The Senate Minority Leader, Enyinnaya Abaribe, says aside from the Indigenous People of Biafra, the Movement for the Actualisation of the Sovereign State of Biafra, there are more than 30 separatist organisations in the South-East zone of the country.

He stated this on Tuesday in an interview aired on Channels Television monitored by The Punch.

Abaribe, who represents Abia South in the red chamber, was deputy governor to Senator Orji Uzor Kalu from May 29, 1999 till March 2003.

According to him, the regime of the President, Major General Muhammadu Buhari (retd.), might crush secessionist agitators but it would be difficult for the government to crush the ideology until the current administration address the root cause of the problem and embrace dialogue.

Abaribe lamented that the people of the South-East have been grossly marginalised and unfairly treated by the All Progressives Congress government.

The Senator and two others had stood as sureties for detained IPOB leader, Nnamdi Kanu before he was granted bail by the Federal High Court in Abuja on April 25, 2017.

Kanu had jumped bail same year but he had said he fled Nigeria because of the extrajudicial attempt on his life in Abia in September 2017.

The IPOB leader is facing terrorism-related charges before Justice Binta Nyako and the case had been adjourned to October 21, 2021, for continuation of hearing.

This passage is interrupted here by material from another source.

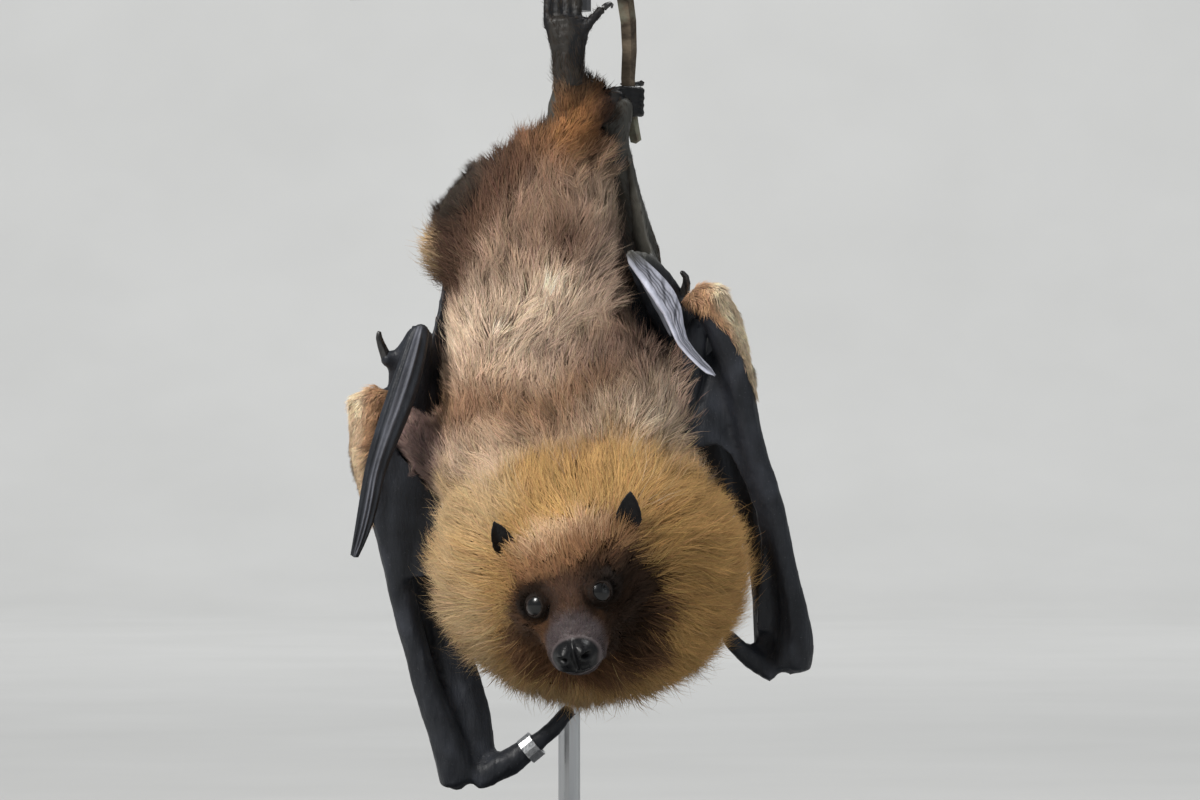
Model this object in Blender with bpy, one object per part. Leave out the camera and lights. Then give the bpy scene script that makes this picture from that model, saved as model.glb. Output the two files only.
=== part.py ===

When asked whether he was a supporter of IPOB, Abaribe said, “I am a supporter of the cries of our people against injustice…I stand with my people.

“One of the biggest problems that the media also has is that they tag everything IPOB in the South-East. You won’t believe that there are more than 30 different separatist organisations. IPOB, MASSOB, there are so many and each one of them come back to the same thing.”

“Why we are having separatist agitations everywhere in the country is that some people are unable to manage our diversity,” he added.

The Senator also said that he does not regret standing as one of Kanu’s sureties in 2017 and said, “I will still stand surety because you feel that you are being unfairly treated.”

Abaribe lamented that “the government of the APC has an aversion to dialogue” and must embrace such to quell the growing agitations for fairness and justice to the Igbo people.

‘APC can’t give Igbo President’

Furthermore, the Senator said the All Progressives Congress can’t produce an Igbo President in 2023, adding that only his party, the Peoples Democratic Party can produce an Igbo President in the next election.

When asked about the possibility of an Igbo President in 2023, Abaribe said, “The man who the shoe pinches knows where it hurts. The Igbos are the people in Nigeria who make conscious efforts of setting anywhere else without hurting their host.

“At any point you have never heard that they kill and maim their host so they know how to aggregate everybody’s feelings, their customs, their laws, their norms, everything. And so, because of that we feel that the Igbo will understand you, will even have the time for you.

“Today, we don’t feel that this government have the time for anybody.”

“You will see a tremendous change starting with the fact that he will be able to or she will be able to manage our diversity,” he added.

Abaribe also said an Igbo President “is ripe in 2023”.

He, however, said, “We think that the party called APC is not set up to manage Nigeria properly and so it has to be our own party (PDP) that has been able to carry everybody along. And those of us Igbo within our party knowing that we have to play politics, talk to people, you have to be able to see your own point of view and buy into your vision are doing the consultations now.”

The Senate Minority Leader also said the PDP has not ceded the 2023 Presidency to the North because he has been part of all the “negotiations and the talks and I have never seen where there was any such ceding”.

Abaribe boasted that Nigeria would experience a turnaround within six months if he becomes President.

“I would if it falls on me; within six months, all these things would be a thing of the past,” he said.